DATA LINES:

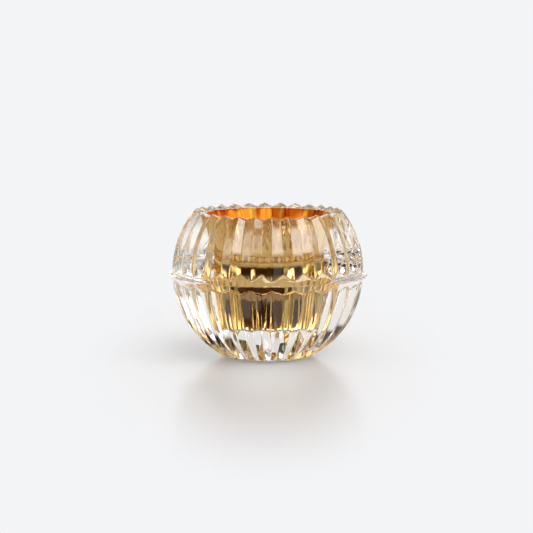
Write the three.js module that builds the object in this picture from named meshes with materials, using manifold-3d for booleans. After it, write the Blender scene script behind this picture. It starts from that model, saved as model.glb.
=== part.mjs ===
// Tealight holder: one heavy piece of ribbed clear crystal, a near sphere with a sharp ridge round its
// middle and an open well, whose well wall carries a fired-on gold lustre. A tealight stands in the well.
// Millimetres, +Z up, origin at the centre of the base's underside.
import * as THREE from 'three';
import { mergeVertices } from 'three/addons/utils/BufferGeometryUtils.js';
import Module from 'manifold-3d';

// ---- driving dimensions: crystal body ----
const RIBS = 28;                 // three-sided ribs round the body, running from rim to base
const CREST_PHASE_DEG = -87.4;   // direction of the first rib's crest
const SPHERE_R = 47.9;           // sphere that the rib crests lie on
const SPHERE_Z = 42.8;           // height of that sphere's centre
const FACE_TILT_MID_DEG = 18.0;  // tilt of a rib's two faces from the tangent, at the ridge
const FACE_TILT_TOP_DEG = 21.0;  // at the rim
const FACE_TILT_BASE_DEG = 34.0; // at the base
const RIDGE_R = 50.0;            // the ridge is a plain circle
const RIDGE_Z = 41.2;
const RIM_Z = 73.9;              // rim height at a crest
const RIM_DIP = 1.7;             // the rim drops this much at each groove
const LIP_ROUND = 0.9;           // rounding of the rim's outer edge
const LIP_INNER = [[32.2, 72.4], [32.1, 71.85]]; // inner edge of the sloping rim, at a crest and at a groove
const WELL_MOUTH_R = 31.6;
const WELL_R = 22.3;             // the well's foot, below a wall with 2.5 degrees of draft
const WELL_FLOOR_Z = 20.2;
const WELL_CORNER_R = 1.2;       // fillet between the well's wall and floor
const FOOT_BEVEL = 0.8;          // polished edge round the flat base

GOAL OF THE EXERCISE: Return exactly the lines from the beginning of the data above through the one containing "import Module from 'manifold-3d';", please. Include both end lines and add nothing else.

TASK ANSWER:
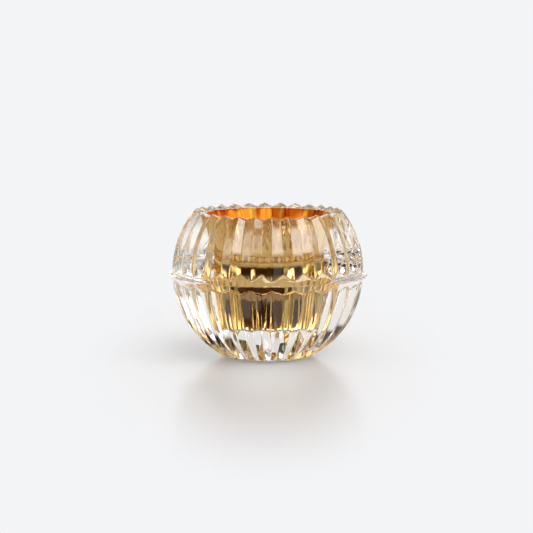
Write the three.js module that builds the object in this picture from named meshes with materials, using manifold-3d for booleans. After it, write the Blender scene script behind this picture. It starts from that model, saved as model.glb.
=== part.mjs ===
// Tealight holder: one heavy piece of ribbed clear crystal, a near sphere with a sharp ridge round its
// middle and an open well, whose well wall carries a fired-on gold lustre. A tealight stands in the well.
// Millimetres, +Z up, origin at the centre of the base's underside.
import * as THREE from 'three';
import { mergeVertices } from 'three/addons/utils/BufferGeometryUtils.js';
import Module from 'manifold-3d';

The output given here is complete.